I have a lovely, lovely Year 11 class this year. They're an absolute mix of abilities but most of them seem really driven to achieve. At the start of the year I asked them which standards they would like to do, and which topics from the junior years they felt they were the best at. Almost unanimously the class said "volcanos."
So at the start of Term 2 we began the Surface Features of New Zealand assessment. I did only one week of teaching about hotspots and subduction, relying heavily on what they could recall from their junior years and hoping to give them enough of a reminder to cope with any online readings they came across.
My focus for the internal was to build confidence and abilities in online research and report writing. To do so I decided to model the process from start to finish, and show students the skills required for report-writing in a way that they could return to and rewind whenever they needed.
We spent a full two weeks doing a half-sized practice on Surface Features in America (Mt Rushmore, Yellowstone National Park, the Grand Canyon).
Students had access to a series of screencast and narrated videos where I tried to speak my thoughts out loud as I researched and wrote:
I used the idea of checkpoints, rewards and punishments from my earlier PD on writing with Joseph, and while it was in place for all students my particular focus was on the boys in the class. I gave them some choices in rewards, and also let them honestly choose consequences that they wanted to avoid.
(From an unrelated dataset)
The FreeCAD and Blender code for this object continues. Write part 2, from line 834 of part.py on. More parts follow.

For some it was chocolate or a phone call home, others wanted lollies and to (avoid) being sent to their Dean.
Every single day I left feedback on every single practice essay, and I updated every single one of their checklists so they could see what they had done and where their next step was. Some students started to do this on their own towards the end of the practice time.
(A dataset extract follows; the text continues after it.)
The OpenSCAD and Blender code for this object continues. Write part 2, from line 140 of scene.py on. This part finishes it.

For a few students who were really struggling, I made personalised screencasts of how I would go about continuing to craft their essay from where they currently sat. Here is an example below:
I don't really have a measure that I can use to show that every student in the class grew in confidence. I can't really compare this year's results to previous years' because the class itself is different. They're quite a motivated bunch.
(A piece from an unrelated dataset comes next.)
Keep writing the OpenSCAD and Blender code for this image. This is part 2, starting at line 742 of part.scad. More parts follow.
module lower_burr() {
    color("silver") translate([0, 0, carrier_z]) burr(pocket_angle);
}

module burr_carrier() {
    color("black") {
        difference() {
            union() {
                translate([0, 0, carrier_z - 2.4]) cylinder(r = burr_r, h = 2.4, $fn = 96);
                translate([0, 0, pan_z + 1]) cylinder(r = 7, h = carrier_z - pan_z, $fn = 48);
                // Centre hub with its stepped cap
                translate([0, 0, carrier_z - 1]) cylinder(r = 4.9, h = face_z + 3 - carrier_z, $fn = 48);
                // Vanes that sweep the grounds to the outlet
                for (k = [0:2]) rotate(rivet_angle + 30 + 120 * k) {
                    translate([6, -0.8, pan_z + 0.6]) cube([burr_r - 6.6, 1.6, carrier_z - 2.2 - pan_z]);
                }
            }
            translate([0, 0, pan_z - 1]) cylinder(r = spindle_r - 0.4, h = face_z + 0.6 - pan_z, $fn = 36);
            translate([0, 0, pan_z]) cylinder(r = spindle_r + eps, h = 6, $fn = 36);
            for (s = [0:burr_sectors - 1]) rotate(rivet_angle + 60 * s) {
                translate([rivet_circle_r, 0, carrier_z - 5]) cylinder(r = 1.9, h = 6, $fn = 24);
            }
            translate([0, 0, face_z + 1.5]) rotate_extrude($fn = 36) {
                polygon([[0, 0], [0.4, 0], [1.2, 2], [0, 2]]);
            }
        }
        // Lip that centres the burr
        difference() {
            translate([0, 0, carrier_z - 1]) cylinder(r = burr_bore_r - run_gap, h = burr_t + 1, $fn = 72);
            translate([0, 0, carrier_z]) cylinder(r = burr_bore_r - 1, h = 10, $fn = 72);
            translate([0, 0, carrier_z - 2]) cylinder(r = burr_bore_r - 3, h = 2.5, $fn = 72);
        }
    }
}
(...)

However, 13 out of 17 students who sat the internal did pass, 1 with excellence and 2 with merit. 2 students failed for plagiarism and 2 were incomplete in the time-frame given.
One thing I can share is anecdotal evidence. At the end of Term 2 I presented students with this list of possible internals they could choose from, to do as our final internal of the year at the start of Term 3.
They didn't choose the one with a field trip.
They didn't choose either of the ones with practicals and chemistry experiments.
They didn't choose the one that would help them with their exam.
They chose the one that was most similar in assessment FORMAT to their volcanos standard. They chose to research online and create a report (and evaluate their sources) about an Earth and Space science event. They told me they chose that one because it would be the "easiest." Even though I don't approve of the laziness underlying the word 'easy' - I was so happy that my students were confident enough to engage in a LOT of reading and writing BY CHOICE!
Literacy is still a massive issue in the senior years and a barrier to achieving credits at Merit or Excellence levels, due to student’s ability to explain, analyse and justify. Jannie Van Hees was talking yesterday about Lexical chains in paragraphs.
I’m just rolling on with my literacy inquiry and using the previous research on literacy strategies rather than summarising them all over again.
Today I spoke to Marc Milford (our literacy specialist at Tamaki College) about some work he’s been doing with Karen in Design.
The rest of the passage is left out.